The DeepLoc 2.0 server predicts the multi-label subcellular localization of eukaryotics proteins using Neural Networks algorithm trained on Uniprot proteins with experimental evidence of subcellular localization.
The model can predict whether a protein can be in one or multiple localizations inside the eukaryotic cell.
It only uses the sequence information to perform the prediction.
Additionally, DeepLoc 2.0 can predict the presence of the sorting signal(s) that had an influence on the prediction of the subcellular localization(s).
The importance of each amino acid in the predicted localization is also included as an "attention" plot.
Positions in the sequence with a high attention value are deemed more relevant for the prediction.
This does not mean that a particular amino acid is very important for the prediction but that a region in the neighbourhood of those positions has more weight in the final prediction of the model.
The DeepLoc 2.0 server can be run using two versions of the same model.
- The high-quality model utilizes the ProtT5-XL-Uniref50 transformer (ProtT5). This model provides a more accurate prediction at the expense of longer computation time due to the size of the model (3 billion parameters).
Use case: high-quality prediction for a small number of proteins.
- The high-throughput model utilizes the 33-layer ESM transformer (ESM1b). This smaller model (650 million parameters) has the advantage of a faster computation time with a slight decrease in accuracy compared to the ProtT5 model. Use case: high-throughput prediction for a larger number of proteins.
The DeepLoc 2.0 server requires protein sequence(s) in fasta format, and can not handle nucleic acid sequences.
Two different versions of the output can be selected before running DeepLoc 2.0. The long output will generate an attention plot per sequence while the short output will not generate any plots.
Paste protein sequence(s) in fasta format or upload a fasta file.
After the server successfully finishes the job, a summary page shows up.
If an error happens during the prediction a log will appear specifying the error.
The DeepLoc 2.0 output is composed of three main components:
- The Predicted localizations and Predicted signals display the subcellular localizations and sorting signals predicted for the query protein, respectively.

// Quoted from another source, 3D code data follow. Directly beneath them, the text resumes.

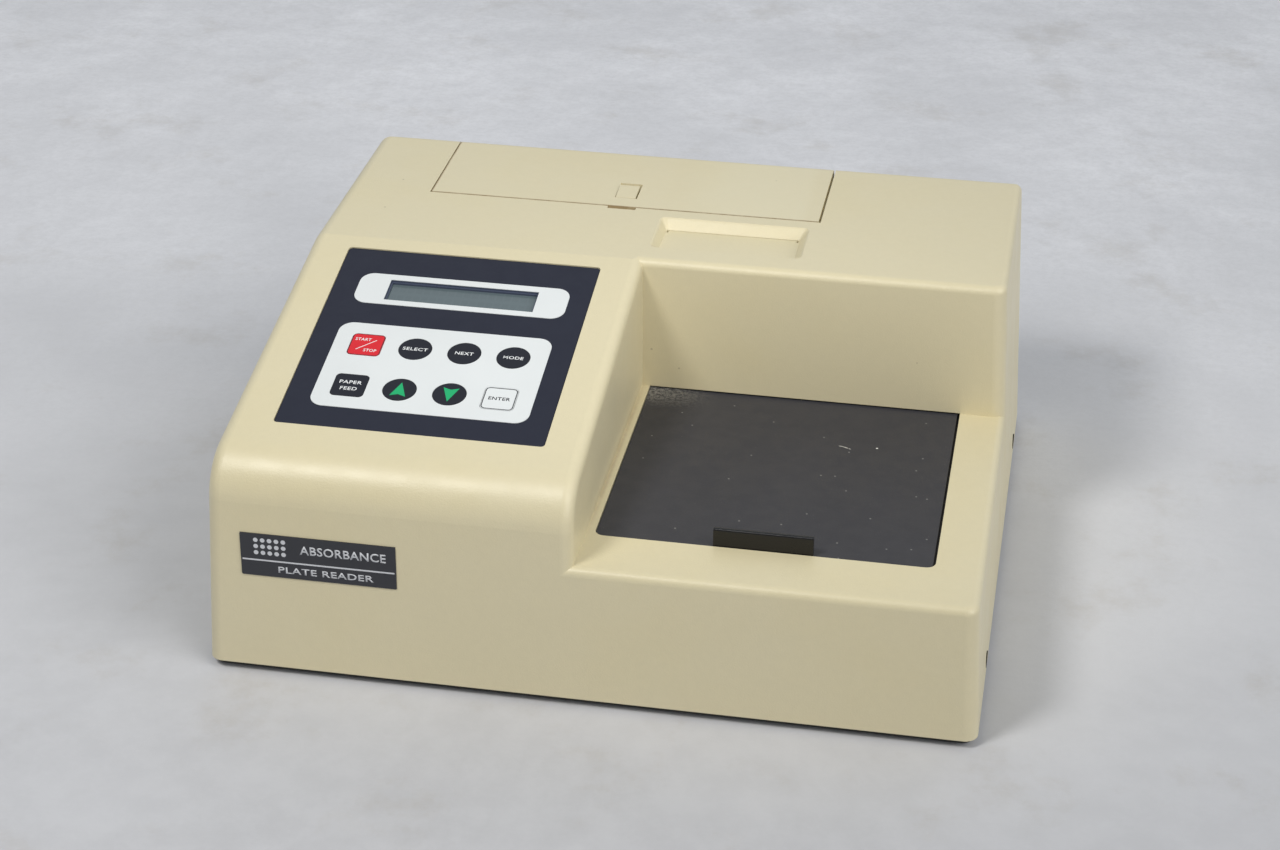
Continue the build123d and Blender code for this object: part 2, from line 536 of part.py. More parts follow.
rocker -= rod_x(-108, -94, 0, 0, 1.0 + RUN)
save("switch_rocker", Pos(0, SWITCH_Y, SWITCH_Z) * Rot(-SWITCH_TILT, 0, 0) * rocker)
ports = []
for cx, w in PORTS:
    port = block(cx - w / 2, cx + w / 2, 120, PANEL_Y + 2, 22.5, 32.5)
    port += block(cx - w / 2 - 3, cx + w / 2 + 3, PANEL_Y + 2, PANEL_Y + 2.8, 21, 34)
    port += block(cx - w / 2 + 0.5, cx + w / 2 - 0.5, PANEL_Y + 2.8, PANEL_Y + 6, 23.5, 31.5)
    port -= block(cx - w / 2 + 1.5, cx + w / 2 - 1.5, PANEL_Y + 3, PANEL_Y + 7, 24.5, 30.5)
    ports.append(port)
save("data_ports", *ports)

fan = block(FAN_X - 17, FAN_X + 17, 120, PANEL_Y, FAN_Z - 17, FAN_Z + 17)
fan -= rod_y(110, 140, FAN_X, FAN_Z, FAN_R)
fan += block(FAN_X - 1.2, FAN_X + 1.2, 128.4, PANEL_Y, FAN_Z - 16, FAN_Z + 16)
fan += block(FAN_X - 16, FAN_X + 16, 128.4, PANEL_Y, FAN_Z - 1.2, FAN_Z + 1.2)
fan += rod_y(128.4, PANEL_Y, FAN_X, FAN_Z, 7) + rod_y(120.5, 129, FAN_X, FAN_Z, 1.5)
save("fan_frame", fan)
impeller = rod_y(120.6, 128, FAN_X, FAN_Z, 7.5)
for i in range(7):
    turn = Pos(FAN_X, 124.3, FAN_Z) * Rot(0, 360 * i / 7, 0)
    blade = turn * Pos(10.8, 0, 0) * Rot(35, 0, 0) * Box(7.6, 7.6, 1.0)
    impeller += blade & block(FAN_X - 30, FAN_X + 30, 120.8, 127.9, 0, 150)
impeller -= rod_y(110, 140, FAN_X, FAN_Z, 1.5 + RUN)
save("fan_impeller", impeller)
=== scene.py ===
from math import cos, sin, tan, radians, pi

import bmesh
import bpy
from mathutils import Matrix, Vector


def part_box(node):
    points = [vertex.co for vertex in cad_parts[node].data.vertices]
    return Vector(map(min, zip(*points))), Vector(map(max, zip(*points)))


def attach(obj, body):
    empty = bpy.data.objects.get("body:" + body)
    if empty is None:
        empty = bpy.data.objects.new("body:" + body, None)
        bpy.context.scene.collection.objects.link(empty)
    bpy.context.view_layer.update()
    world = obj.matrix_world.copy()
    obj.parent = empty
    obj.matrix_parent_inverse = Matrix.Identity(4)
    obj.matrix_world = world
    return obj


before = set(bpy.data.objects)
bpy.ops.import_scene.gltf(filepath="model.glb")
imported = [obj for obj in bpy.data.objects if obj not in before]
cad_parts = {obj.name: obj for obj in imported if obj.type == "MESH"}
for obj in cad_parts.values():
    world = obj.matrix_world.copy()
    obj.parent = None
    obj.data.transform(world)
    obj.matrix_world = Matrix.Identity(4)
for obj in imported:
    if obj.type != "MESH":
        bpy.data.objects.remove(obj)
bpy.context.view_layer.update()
MM = 0.001


# ------------------------------------------------------------------ materials
def linear(r, g, b):
    """Scene-linear colour from an ordinary 0-255 colour."""
    def one(v):
        v /= 255.0
        return v / 12.92 if v <= 0.04045 else ((v + 0.055) / 1.055) ** 2.4
    return (one(r), one(g), one(b), 1.0)


class Nodes:
    """Short way to write a procedural material."""

    def __init__(self, name):
        self.mat = bpy.data.materials.new(name)
        self.mat.use_nodes = True
        self.tree = self.mat.node_tree
        self.tree.nodes.clear()
        self.shader = self.node("ShaderNodeBsdfPrincipled")
        out = self.node("ShaderNodeOutputMaterial")
        self.link(self.shader.outputs[0], out.inputs["Surface"])
        self.coord = self.node("ShaderNodeTexCoord").outputs["Object"]

    def node(self, kind, **settings):
        made = self.tree.nodes.new(kind)
        for key, value in settings.items():
            setattr(made, key, value)
        return made

    def link(self, a, b):
        self.tree.links.new(a, b)

    def put(self, socket, value):
        if hasattr(value, "is_linked"):
            self.link(value, socket)
        else:
            socket.default_value = value

    def mapped(self, scale=(1, 1, 1), offset=(0, 0, 0)):
        made = self.node("ShaderNodeMapping")
        made.inputs["Location"].default_value = offset
        made.inputs["Scale"].default_value = scale
        self.link(self.coord, made.inputs["Vector"])
        return made.outputs[0]

    def noise(self, scale, detail=2.0, rough=0.5, vector=None):
        made = self.node("ShaderNodeTexNoise")
        made.inputs["Scale"].default_value = scale
        made.inputs["Detail"].default_value = detail
        made.inputs["Roughness"].default_value = rough
        self.link(vector or self.coord, made.inputs["Vector"])
        return made.outputs["Fac"]

    def voronoi(self, scale, vector=None, dimensions="3D"):
        made = self.node("ShaderNodeTexVoronoi", voronoi_dimensions=dimensions)
        made.inputs["Scale"].default_value = scale
        self.link(vector or self.coord, made.inputs["Vector"])
        return made

    def math(self, how, a, b=0.0):
        made = self.node("ShaderNodeMath", operation=how)
        self.put(made.inputs[0], a)
        self.put(made.inputs[1], b)
        return made.outputs[0]

    def times(self, first, *others):
        for other in others:
            first = self.math("MULTIPLY", first, other)
        return first

    def minus(self, a, b):
        return self.math("SUBTRACT", a, b)

    def span(self, value, lo, hi, to_lo=0.0, to_hi=1.0):
        made = self.node("ShaderNodeMapRange", interpolation_type="SMOOTHSTEP")
        for i, v in enumerate((value, lo, hi, to_lo, to_hi)):
            self.put(made.inputs[i], v)
        return made.outputs[0]

    def mix(self, fac, a, b, how="MIX"):
        made = self.node("ShaderNodeMix", data_type="RGBA", blend_type=how)
        self.put(made.inputs[0], fac)
        self.put(made.inputs[6], a)
        self.put(made.inputs[7], b)
        return made.outputs[2]

    def rare_dots(self, cells, core, edge, channel, above):
        """1 at the few voronoi points whose random colour channel is above a level, fading to the edge."""
        near = self.span(cells.outputs["Distance"], core, edge, 1.0, 0.0)
        split = self.node("ShaderNodeSeparateColor")
        self.link(cells.outputs["Color"], split.inputs[0])
        return self.times(near, self.math("GREATER_THAN", split.outputs[channel], above))

    def axis(self, i):
        made = self.node("ShaderNodeSeparateXYZ")
        self.link(self.coord, made.inputs[0])
        return made.outputs[i]

    def bump(self, height, distance, strength=1.0):
        made = self.node("ShaderNodeBump")
        made.inputs["Strength"].default_value = strength
        made.inputs["Distance"].default_value = distance
        self.link(height, made.inputs["Height"])
        self.link(made.outputs[0], self.shader.inputs["Normal"])

    def finish(self, color, rough, metallic=0.0, **extra):
        self.put(self.shader.inputs["Base Color"], color)
        self.put(self.shader.inputs["Roughness"], rough)
        self.shader.inputs["Metallic"].default_value = metallic
        for key, value in extra.items():
            self.shader.inputs[key].default_value = value
        return self.mat


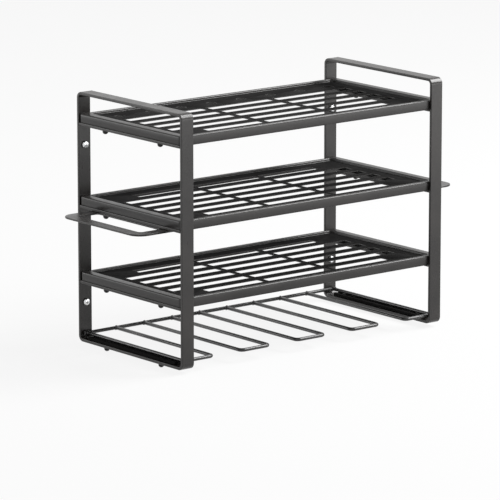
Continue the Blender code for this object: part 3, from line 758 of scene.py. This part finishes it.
def zinc_plate(name, bright, warm, roughness):
    """Plated steel, with soft patches of a warmer tone and fine marks from the tumbling."""
    material, nodes, shader = surface(name, {"Metallic": 1.0})
    cloud = nodes.noise(240, 3, 0.55)
    fine = nodes.noise(3600, 2, 0.6)
    nodes.fill(shader.inputs["Base Color"], nodes.blend(nodes.step(cloud, 0.35, 0.68), bright, warm))
    nodes.fill(shader.inputs["Roughness"], roughness + 0.14 * (cloud - 0.5) + 0.10 * (fine - 0.5))
    nodes.fill(shader.inputs["Normal"], nodes.bump(fine, 0.006 * MM))
    return material


# Pieces

def carved(name, mesh, cutters, sheet=0.0, edge=0.0):
    """The mesh left after a sheet gets its thickness, cutters are taken out and rims are rounded."""
    blank = bpy.data.objects.new(name, mesh)
    bpy.context.scene.collection.objects.link(blank)
    if sheet:
        solid = blank.modifiers.new("sheet", "SOLIDIFY")
        solid.thickness = sheet
        solid.offset = -1
        solid.use_even_offset = True
    spent = [blank]
    for number, shell in enumerate(cutters):
        cutter = bpy.data.objects.new(f"{name}_cutter_{number}", mesh_of(f"{name}_cutter_{number}", shell))
        bpy.context.scene.collection.objects.link(cutter)
        spent.append(cutter)
        boolean = blank.modifiers.new(f"cut_{number}", "BOOLEAN")
        boolean.operation = "DIFFERENCE"
        boolean.solver = "EXACT"
        boolean.object = cutter
    if edge:
        bevel = blank.modifiers.new("edge", "BEVEL")
        bevel.width = edge
        bevel.segments = 2
        bevel.limit_method = "ANGLE"
        bevel.angle_limit = math.radians(50)
    bpy.context.view_layer.update()
    graph = bpy.context.evaluated_depsgraph_get()
    result = bpy.data.meshes.new_from_object(blank.evaluated_get(graph))
    result.name = name
    for used in spent:
        bpy.data.objects.remove(used)
    result.shade_smooth()
    result.set_sharp_from_angle(angle=SHARP_ANGLE)
    return result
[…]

- The Probability table displays the probability assigned by the model to each of the subcellular localizations. Localizations with a probability above the threshold are highlighted in green. The green intensity reflects the proximity of the localization probability to the threshold. The intensity increases the farther the probability is from the threshold.
- The Sorting signal importance displays a logo-like plot of the positions in the query protein with higher importance for the prediction and highly associated with sorting signals.
Training and testing data sets
The dataset used to train and test the DeepLoc 2.0 server is available here:
column in the Training/Validation set indicates the five partitions (0-4) that the dataset was homology partitioned (maximum 30% sequence similarity).
DeepLoc 2.0: multi-label subcellular localization prediction using protein language models.
Vineet Thumuluri, Jose Juan Almagro Armenteros, Alexander Rosenberg Johansen, Henrik Nielsen, Ole Winther.
Nucleic Acids Research
, Web server issue 2022.
The prediction of protein subcellular localization is of great relevance for proteomics research.
Here, we propose an update to the popular tool DeepLoc with multi-localization prediction and improvements in both performance and interpretability.
For training and validation, we curate eukaryotic and human multi-location protein datasets with stringent homology partitioning and enriched with sorting signal information compiled from the literature. We achieve state-of-the-art performance in DeepLoc 2.0 by using a pre-trained protein language model. It has the further advantage that it uses sequence input rather than relying on slower protein profiles. We provide two means of better interpretability: an attention output along the sequence and highly accurate prediction of nine different types of protein sorting signals. We find that the attention output correlates well with the position of sorting signals.